Kadın bir yazar olarak kendi olmayı başarmış özgün ve özgür bir kişiliğe sahip olan Suad Derviş, gazeteci ve edebiyatçı olarak toplumu ve insanı tanımak ve anlamak için büyük çaba içinde olmuştur: “Mesleğimin benim üzerimde çok tesiri oldu. Ben yalnız edebiyatçı değil, aynı zamanda da gazeteciyim. Gazeteci, günün her saatinde memleketinin insanları ve problemleriyle temas hâlindedir. Ben gazeteciliğe başladıktan sonra memleketimi ve insanlarımı tanımaya başladım. İstanbul’un en fakir semtlerini bildiğim gibi, en ücra köşelerinden en lüks muhitlerine kadar girip çıktım.”Suad Derviş için yazarlık ve gazetecilik hayata tanıklık etmektir.

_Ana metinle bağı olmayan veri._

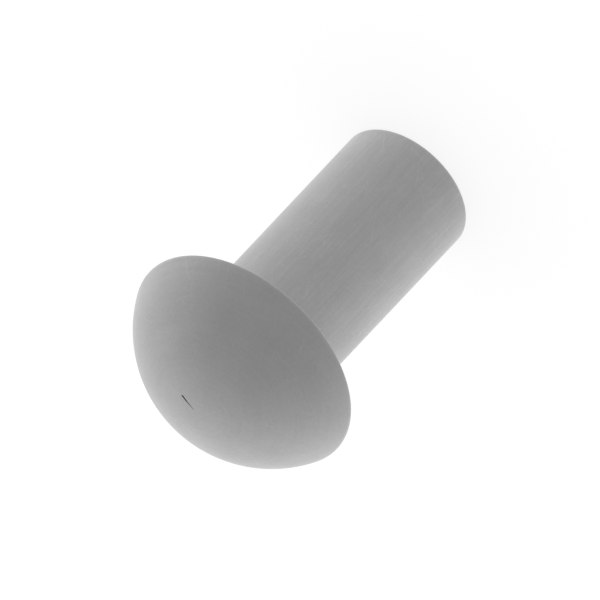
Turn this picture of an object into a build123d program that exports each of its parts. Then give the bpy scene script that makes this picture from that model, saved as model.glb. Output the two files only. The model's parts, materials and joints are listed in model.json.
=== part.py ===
from build123d import *
import math
import os

# Round head rivet, cold headed from drawn steel wire. It is one solid piece: a domed head and
# a plain shank, whose tail is hammered or pressed into a second head when the rivet is set.
# Sizes are in millimetres.
# The origin is the centre of the head's flat underside, which seats on the joined sheets and
# from which the shank's length is measured. +Z runs along the axis to the crown of the head,
# so the rivet stands on its flat tail.

# Driving dimensions
shank_diameter = 5.0
shank_length = 10.0  # from the head's underside to the tail
head_diameter = 8.8  # over the rounded rim
head_height = 3.0  # from the underside to the crown
rim_radius = 0.03  # round between the dome and the underside
neck_radius = 0.25  # fillet between the underside and the shank
tail_radius = 0.05  # round that cutting off and tumbling leave on the tail's edge

node_name = "rivet"
parts_folder = "parts"


def rivet_section():
    """Half of the rivet's section, drawn counter-clockwise from the centre of the tail."""
    shank_radius = shank_diameter / 2
    rim_x = head_diameter / 2 - rim_radius
    rim_height = head_height - rim_radius

    # The dome is part of a ball centred on the axis, tangent to the rim's round.
    dome_radius = (rim_x**2 + rim_height**2 - rim_radius**2) / (2 * (rim_height - rim_radius))
    dome_z = head_height - dome_radius
    rim_angle = math.degrees(math.atan2(rim_radius - dome_z, rim_x))

    tail_centre = (0, -shank_length)
    tail_round_centre = (shank_radius - tail_radius, tail_radius - shank_length)
    neck_centre = (shank_radius + neck_radius, -neck_radius)

    with BuildSketch(Plane.XZ) as section:
        with BuildLine():
            tail_round = CenterArc(tail_round_centre, tail_radius, -90, 90)
            Line(tail_centre, tail_round @ 0)
            neck = CenterArc(neck_centre, neck_radius, 180, -90)
            Line(tail_round @ 1, neck @ 0)
            rim = CenterArc((rim_x, rim_radius), rim_radius, -90, 90 + rim_angle)
            Line(neck @ 1, rim @ 0)
            dome = CenterArc((0, dome_z), dome_radius, rim_angle, 90 - rim_angle)
            Line(dome @ 1, tail_centre)
        make_face()
    return section.sketch


def rivet_solid():
    """The section turned once round the axis."""
    return revolve(rivet_section(), axis=Axis.Z)


os.makedirs(parts_folder, exist_ok=True)
export_step(rivet_solid(), os.path.join(parts_folder, f"{node_name}.step"))
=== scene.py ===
import json
import math

import bpy
import numpy as np
from mathutils import Matrix, Vector


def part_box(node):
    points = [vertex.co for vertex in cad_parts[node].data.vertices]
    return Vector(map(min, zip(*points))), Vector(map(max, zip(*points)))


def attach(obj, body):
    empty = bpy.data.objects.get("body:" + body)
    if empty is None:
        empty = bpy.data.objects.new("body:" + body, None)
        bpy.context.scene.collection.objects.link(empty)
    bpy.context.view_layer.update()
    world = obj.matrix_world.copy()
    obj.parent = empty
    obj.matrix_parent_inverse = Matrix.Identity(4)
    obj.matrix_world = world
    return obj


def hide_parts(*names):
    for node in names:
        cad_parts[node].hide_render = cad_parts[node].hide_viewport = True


# Round head rivet, cold headed from drawn steel wire and tumbled. It is one piece, a section
# turned round the axis, with a finish of its own for each surface that a tool or die made.

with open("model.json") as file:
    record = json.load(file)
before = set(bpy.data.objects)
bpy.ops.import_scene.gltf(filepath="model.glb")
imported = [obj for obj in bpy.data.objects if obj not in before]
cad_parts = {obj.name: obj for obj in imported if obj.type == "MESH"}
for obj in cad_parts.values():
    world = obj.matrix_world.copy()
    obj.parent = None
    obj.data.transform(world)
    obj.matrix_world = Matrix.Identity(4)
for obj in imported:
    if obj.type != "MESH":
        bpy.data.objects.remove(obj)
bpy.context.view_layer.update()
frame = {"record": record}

mm = 0.001  # sizes of the mesh and the stage are in metres

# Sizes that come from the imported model
rivet_node = "rivet"
rivet_low, rivet_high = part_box(rivet_node)
shank_mount = next(m for m in frame["record"]["mounts"] if m["name"] == "shank")
shank_radius = shank_mount["dims"]["r_mm"] * mm
shank_length = -rivet_low.z
head_radius = min(rivet_high.x, rivet_high.y)
head_height = rivet_high.z

# Small rounds of the section
rim_radius = 0.03 * mm
neck_radius = 0.25 * mm
tail_radius = 0.05 * mm

# How finely the turned surface is divided
turns_division = 360  # points round the axis
tail_rows = 96
shank_rows = 16
seat_rows = 10
dome_rows = 84
small_round_rows = 6

# A fine tool nick that runs from the crown towards the rim
nick_azimuth = math.radians(-6)
nick_half_angle = math.radians(3.6)
nick_length = 0.72 * mm
nick_end = 0.03 * mm  # how fast the nick runs out at its outer end
nick_slope = 0.8  # depth at the nick's line for each unit of its half width
# Painted shade: the nick's walls are painted dark, fully so past this share of their depth
nick_dark_share = 0.4  # share of its depth past which a wall is fully dark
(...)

Suad Derviş, içinde bulunduğumuz yozlaştırıcı ve ahlak dışı durumu çarpıcı bir şekilde ifade etmektedir: “İnsan zekâsı yirminci asırda en alçak derecededir. İnsan kendi kendine kıyan, kendi başını kendi yiyen insan… Paraya tapan, paraya canını veren, Azrail’i utandıracak merhametsizlikler yapan insan budalalığı, menfaatlerini çiğneyen şuursuzluğu içinde ne müthiş bir mâhluk!”“Yirminci medeniyet asrı her şeyi, ölümü olduğu gibi, hayatı da para ile mübadele ediyor. Eğer paran yoksa Pastör’ler dünyaya gelmiş gitmiş, sana ne? Roketli tayyareler icat edilmiş, sana ne?”Duygularını, yaşadıklarını ve düşüncelerini yaratıcı bir kalemle yazıya döken Suad Derviş şöyle demektedir: “Ben düşündüğüm, his ve zannettiğim şeyleri olduğu gibi söylemek cesaretini ve hakkını kendinde bulan bir insanım. Bunun için herhalde beni ayıplamazsınız.”Bu özgür, onurlu ve yaratıcı kadını ellinci ölüm yıldönümünde saygıyla anıyorum.